One of the prerequisites for a collective agreement to be declared generally binding is the ability to document that foreign workers perform jobs under less favourable conditions compared to those stipulated in the trade's collective agreement.  

Norway's large labour migration

Staffing agencies have provoked debate in Norway partly because the country has received more foreign labour from Eastern Europe compared to the other Nordic countries. These workers are often employed by staffing agencies.

"The past few years have seen an explosion in immigration from new EU member states in the wake of the 2004 expansion into Eastern Europe, especially from Poland. There are in all 74,000 immigrants and people born to parents from this area," writes Statistics Norway.

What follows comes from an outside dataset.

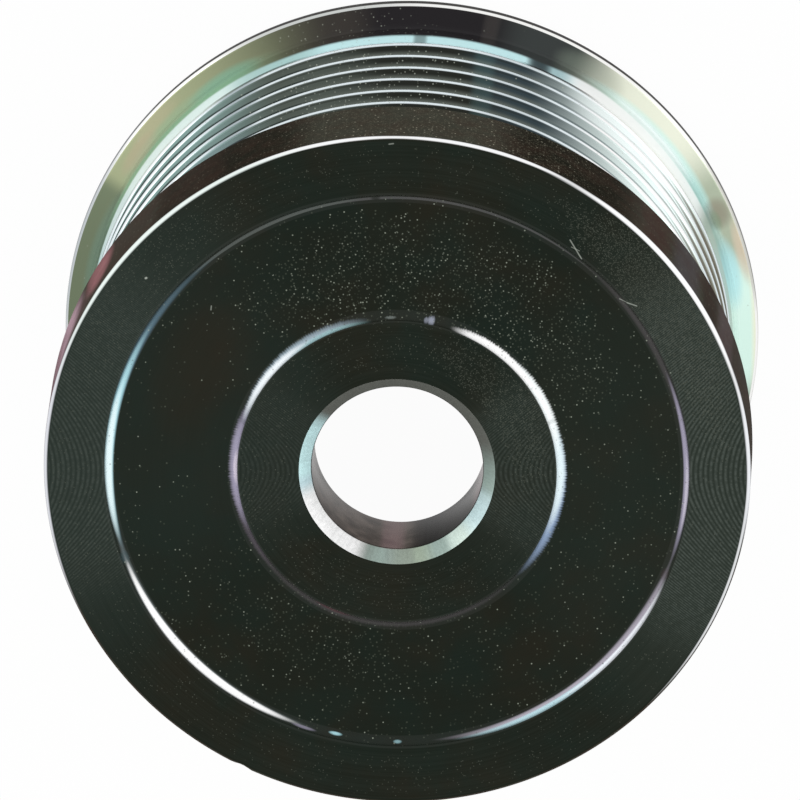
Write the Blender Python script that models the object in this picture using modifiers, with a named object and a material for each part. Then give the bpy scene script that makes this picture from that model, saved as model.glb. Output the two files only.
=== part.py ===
"""Ribbed belt pulley for a six-rib belt, turned from one piece of steel.

The pulley stands on its rear end. Its axis is +Z, the front face looks up, and the origin is the
centre of the rear end face. All sizes are metres.
"""
import math

import bmesh
import bpy

MM = 0.001

# Belt track: the rib form of a PK belt
RIB_PITCH = 3.56 * MM
GROOVE_COUNT = 6
FLANK_ANGLE = math.radians(20)
CREST_RADIUS = 31.7 * MM
CREST_ROUND = 0.40 * MM
ROOT_ROUND = 0.45 * MM

# Plain lands on both sides of the track, which rise slightly towards the collars
FRONT_LAND = 4.9 * MM
REAR_LAND = 3.75 * MM
LAND_RISE = 0.30 * MM
LAND_FILLET = 0.35 * MM

# Front collar, which ends in the front face
FRONT_COLLAR_RADIUS = 34.4 * MM
FRONT_COLLAR_WIDTH = 9.4 * MM
FRONT_EDGE_ROUND = 0.45 * MM
COLLAR_EDGE_BREAK = 0.28 * MM

# Thin rear flange, which guides the belt
FLANGE_RADIUS = 34.3 * MM
FLANGE_WIDTH = 1.25 * MM

# Shallow turned relief in the front face, between the hub face and the outer face
HUB_FACE_RADIUS = 15.55 * MM
OUTER_FACE_RADIUS = 28.45 * MM
FACE_RELIEF_DEPTH = 0.50 * MM
RELIEF_FILLET = 0.80 * MM

# Bore, web and the deep hollow behind the web
BORE_RADIUS = 8.35 * MM
BORE_FRONT_CHAMFER = 1.20 * MM
BORE_REAR_CHAMFER = 0.30 * MM
WEB_THICKNESS = 9.2 * MM
HOLLOW_RADIUS = 23.5 * MM
HOLLOW_FILLET = 1.6 * MM
HOLLOW_MOUTH_CHAMFER = 0.8 * MM

# Facets of the turned surfaces
TURN_STEPS = 64
SHARP_ANGLE = math.radians(28)
SEAM_MERGE = 0.01 * MM


def arc(centre_r, centre_z, radius, start_deg, end_deg, segments):
    """Profile points on an arc; the angle is counted from +r towards +z."""
    points = []
    for i in range(segments + 1):
        angle = math.radians(start_deg + (end_deg - start_deg) * i / segments)
        points.append((centre_r + radius * math.cos(angle), centre_z + radius * math.sin(angle)))
    return points


def groove_depth():
    """Depth of a V groove with a rounded crest and a rounded root."""
    sharp_depth = RIB_PITCH / 2 / math.tan(FLANK_ANGLE)
    lost_to_round = 1 / math.sin(FLANK_ANGLE) - 1
    return sharp_depth - (CREST_ROUND + ROOT_ROUND) * lost_to_round


def crest(z, start_deg, end_deg, segments):
    """Rounded rib crest whose highest line is at z."""
    return arc(CREST_RADIUS - CREST_ROUND, z, CREST_ROUND, start_deg, end_deg, segments)


def root(z):
    """Rounded groove root, halfway between two crests."""
    flank_normal = 90 - math.degrees(FLANK_ANGLE)
    centre = CREST_RADIUS - groove_depth() + ROOT_ROUND
    return arc(centre, z, ROOT_ROUND, 180 - flank_normal, 180 + flank_normal, 3)


def track(first_crest_z):
    """The grooves from front to rear; the end crests run out into the lands."""
    flank_normal = 90 - math.degrees(FLANK_ANGLE)
    points = crest(first_crest_z, 0, -flank_normal, 2)
    for i in range(GROOVE_COUNT):
        points += root(first_crest_z - (i + 0.5) * RIB_PITCH)
        next_z = first_crest_z - (i + 1) * RIB_PITCH
        if i < GROOVE_COUNT - 1:
            points += crest(next_z, flank_normal, -flank_normal, 3)
        else:
            points += crest(next_z, flank_normal, 0, 2)
    return points


def collar_wall(foot_z, top_radius, side):
    """Inner wall of a collar, from its filleted foot on the land to its top radius.

    The wall leans by the flank angle. side is +1 where it rises towards the front and -1 where
    it rises towards the rear.
    """
    foot_radius = CREST_RADIUS + LAND_RISE
    fillet_turn = 90 - math.degrees(FLANK_ANGLE)
    back_off = LAND_FILLET * math.tan(math.radians(fillet_turn / 2))
    points = arc(foot_radius + LAND_FILLET, foot_z - side * back_off, LAND_FILLET,
                 180, 180 - side * fillet_turn, 3)
    points.append((top_radius, foot_z + side * wall_run(top_radius)))
    return points


def wall_run(top_radius):
    """Axial length of a leaning collar wall."""
    return (top_radius - CREST_RADIUS - LAND_RISE) * math.tan(FLANK_ANGLE)


def relief_side(edge_radius, front_z, side):
    """Concave side of the face relief, from its floor up to its sharp edge.

    side is +1 where the wall faces outwards (hub) and -1 where it faces inwards.
    """
    open_angle = math.degrees(math.acos((RELIEF_FILLET - FACE_RELIEF_DEPTH) / RELIEF_FILLET))
    width = RELIEF_FILLET * math.sin(math.radians(open_angle))
    centre_r = edge_radius + side * width
    centre_z = front_z - FACE_RELIEF_DEPTH + RELIEF_FILLET
    return arc(centre_r, centre_z, RELIEF_FILLET, -90, -90 - side * open_angle, 3)


def heights():
    """Heights of the main planes above the rear end face, from the rear up."""
    flange_top = FLANGE_RADIUS - COLLAR_EDGE_BREAK
    collar_top = FRONT_COLLAR_RADIUS - COLLAR_EDGE_BREAK
    rear_foot = FLANGE_WIDTH + wall_run(flange_top)
    last_crest = rear_foot + REAR_LAND
    first_crest = last_crest + GROOVE_COUNT * RIB_PITCH
    front_foot = first_crest + FRONT_LAND
    front = front_foot + wall_run(collar_top) + FRONT_COLLAR_WIDTH
    return rear_foot, first_crest, front_foot, front


def pulley_profile():
    """Closed section of the pulley: down the outside, then up through the hollow and the bore."""
    rear_foot, first_crest, front_foot, front = heights()
    flange_top = FLANGE_RADIUS - COLLAR_EDGE_BREAK
    collar_top = FRONT_COLLAR_RADIUS - COLLAR_EDGE_BREAK
    collar_back = front_foot + wall_run(collar_top)
    web_back = front - WEB_THICKNESS

    round_r = FRONT_COLLAR_RADIUS - FRONT_EDGE_ROUND
    profile = arc(round_r, front - FRONT_EDGE_ROUND, FRONT_EDGE_ROUND, 90, 0, 3)
    profile.append((FRONT_COLLAR_RADIUS, collar_back + COLLAR_EDGE_BREAK))
    profile += reversed(collar_wall(front_foot, collar_top, 1))
    profile += track(first_crest)
    profile += collar_wall(rear_foot, flange_top, -1)
    profile.append((FLANGE_RADIUS, FLANGE_WIDTH - COLLAR_EDGE_BREAK))
    profile.append((FLANGE_RADIUS, COLLAR_EDGE_BREAK))
    profile.append((FLANGE_RADIUS - COLLAR_EDGE_BREAK, 0))

    profile.append((HOLLOW_RADIUS + HOLLOW_MOUTH_CHAMFER, 0))
    profile.append((HOLLOW_RADIUS, HOLLOW_MOUTH_CHAMFER))
    fillet_r = HOLLOW_RADIUS - HOLLOW_FILLET
    profile += arc(fillet_r, web_back - HOLLOW_FILLET, HOLLOW_FILLET, 0, 90, 4)
    profile.append((BORE_RADIUS + BORE_REAR_CHAMFER, web_back))
    profile.append((BORE_RADIUS, web_back + BORE_REAR_CHAMFER))
    profile.append((BORE_RADIUS, front - BORE_FRONT_CHAMFER))
    profile.append((BORE_RADIUS + BORE_FRONT_CHAMFER, front))
    profile += reversed(relief_side(HUB_FACE_RADIUS, front, 1))
    profile += relief_side(OUTER_FACE_RADIUS, front, -1)
    return profile


def turned_mesh(name, profile):
    """Turn a closed profile about Z with a Screw modifier and return the mesh."""
    bm = bmesh.new()
    verts = [bm.verts.new((r, 0, z)) for r, z in profile]
    for start, end in zip(verts, verts[1:] + verts[:1]):
        bm.edges.new((start, end))
    section = bpy.data.meshes.new(name + "_section")
    bm.to_mesh(section)
    bm.free()

    blank = bpy.data.objects.new(name + "_blank", section)
    bpy.context.scene.collection.objects.link(blank)
    screw = blank.modifiers.new("turn", "SCREW")
    screw.axis = "Z"
    screw.angle = math.tau
    screw.steps = TURN_STEPS
    screw.render_steps = TURN_STEPS
    screw.use_merge_vertices = True
    screw.merge_threshold = SEAM_MERGE
    bpy.context.view_layer.update()
    turned = blank.evaluated_get(bpy.context.evaluated_depsgraph_get())
    mesh = bpy.data.meshes.new_from_object(turned)
    bpy.data.objects.remove(blank)
    bpy.data.meshes.remove(section)

    mesh.name = name
    mesh.shade_smooth()
    mesh.set_sharp_from_angle(angle=SHARP_ANGLE)
    return mesh


def plated_steel():
    """Dark passivated zinc plating on turned steel."""
    material = bpy.data.materials.new("plated_steel")
    material.use_nodes = True
    shader = material.node_tree.nodes["Principled BSDF"]
    shader.inputs["Base Color"].default_value = (0.055, 0.066, 0.060, 1)
    shader.inputs["Metallic"].default_value = 1.0
    shader.inputs["Roughness"].default_value = 0.28
    return material


def build():
    """Clear the scene and model the pulley."""
    for obj in list(bpy.data.objects):
        bpy.data.objects.remove(obj)
    parts = bpy.data.collections.new("ribbed_belt_pulley")
    bpy.context.scene.collection.children.link(parts)

    mesh = turned_mesh("pulley", pulley_profile())
    mesh.materials.append(plated_steel())
    parts.objects.link(bpy.data.objects.new("pulley", mesh))


build()
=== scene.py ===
"""Looks of the ribbed belt pulley: one piece of turned steel, zinc plated and passivated. Its
glints, highlights and dark reflections are painted into its colours.

The pulley stands on its rear end with its axis along +Z. Its sizes are in mm, and turns about the
axis are in degrees, counted from +X towards +Y. The studio round it is in metres.
"""
import math

import bmesh
import bpy
from mathutils import Matrix, Vector


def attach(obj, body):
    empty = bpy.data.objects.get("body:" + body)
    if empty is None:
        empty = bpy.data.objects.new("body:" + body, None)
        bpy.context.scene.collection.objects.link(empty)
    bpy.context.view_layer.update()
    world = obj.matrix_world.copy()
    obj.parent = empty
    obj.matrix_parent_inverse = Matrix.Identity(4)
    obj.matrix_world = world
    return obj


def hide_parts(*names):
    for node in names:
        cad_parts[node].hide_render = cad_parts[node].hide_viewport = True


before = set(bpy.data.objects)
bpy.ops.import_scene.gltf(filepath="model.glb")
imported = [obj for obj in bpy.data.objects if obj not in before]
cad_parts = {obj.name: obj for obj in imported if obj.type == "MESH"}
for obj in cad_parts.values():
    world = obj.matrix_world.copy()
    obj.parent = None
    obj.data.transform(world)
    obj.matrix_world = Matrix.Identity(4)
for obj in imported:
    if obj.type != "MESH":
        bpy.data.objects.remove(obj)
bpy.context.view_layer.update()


# Rear. The whole pulley is turned from one steel bar. The rear end face, the deep hollow that
# clears the nose of the driven machine and the back of the web are the plainest of its surfaces,
# zinc plated and passivated to a smoky silver with the fine lines of the lathe tool.
MM = 0.001
TURN_STEPS = 480
PULLEY_HEIGHT = 42.1665

pulley = bmesh.new()
pulley_finishes = []


def turn_run(corners, finish):
    """Turn one run of the section about Z and give its faces a finish.

    A corner is (radius, height) or (radius, height, round, segments), all in mm.
    """
    run = bmesh.new()
    verts = [run.verts.new((corner[0], 0, corner[1])) for corner in corners]
    for start, end in zip(verts, verts[1:]):
        run.edges.new((start, end))
    rounded = []
    for i, corner in enumerate(corners):
        if len(corner) > 2:
            back = (verts[i - 1].co - verts[i].co).normalized()
            ahead = (verts[i + 1].co - verts[i].co).normalized()
            bend = math.pi - back.angle(ahead)
            rounded.append((verts[i], corner[2] * math.tan(bend / 2), corner[3]))
    for vert, reach, segments in rounded:
        bmesh.ops.bevel(run, geom=[vert], affect="VERTICES", offset_type="OFFSET",
                        offset=reach, segments=segments, profile=0.5, material=-1)
    bmesh.ops.spin(run, geom=run.verts[:] + run.edges[:], cent=(0, 0, 0), axis=(0, 0, 1),
                   angle=math.tau, steps=TURN_STEPS, use_merge=True)
    bmesh.ops.scale(run, vec=(MM, MM, MM), verts=run.verts)
    for face in run.faces:
        face.material_index = len(pulley_finishes)
    part = bpy.data.meshes.new("run")
    run.to_mesh(part)
    run.free()
    pulley.from_mesh(part)
    bpy.data.meshes.remove(part)
    pulley_finishes.append(finish)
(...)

Norway's Institute for Labour and Social Research, Fafo, has measured attitudes among Norwegian companies that fall under generally binding collective agreements and which use Eastern European labour. A majority in both the building trade and in industry are positive to generally binding agreements, yet industry is more sceptical than the building industry. 70 percent of building industry bosses were positive in 2009. In industry just over half were quite happy or very positive about generally binding collective agreements, while 18 percent were quite or very negative. 

"If you think of the controversy surrounding the generally binding collective agreements, it is surprising that not more business leaders were negative. This could mean generally binding agreements feel less dramatic on a local level compared to centrally on the employers' side," writes Fafo researcher Torgeir Aarvag Stokke in the report "Generally binding collective agreements in the EU and in Norway".

In the spotlight

Adecco's country manager for Norway, Anders Øwre-Johnsen, ended up in the media spotlight when it emerged that employees in several nursing homes staffed by Adecco had not been paid overtime and that their rotas were illegal (picture above).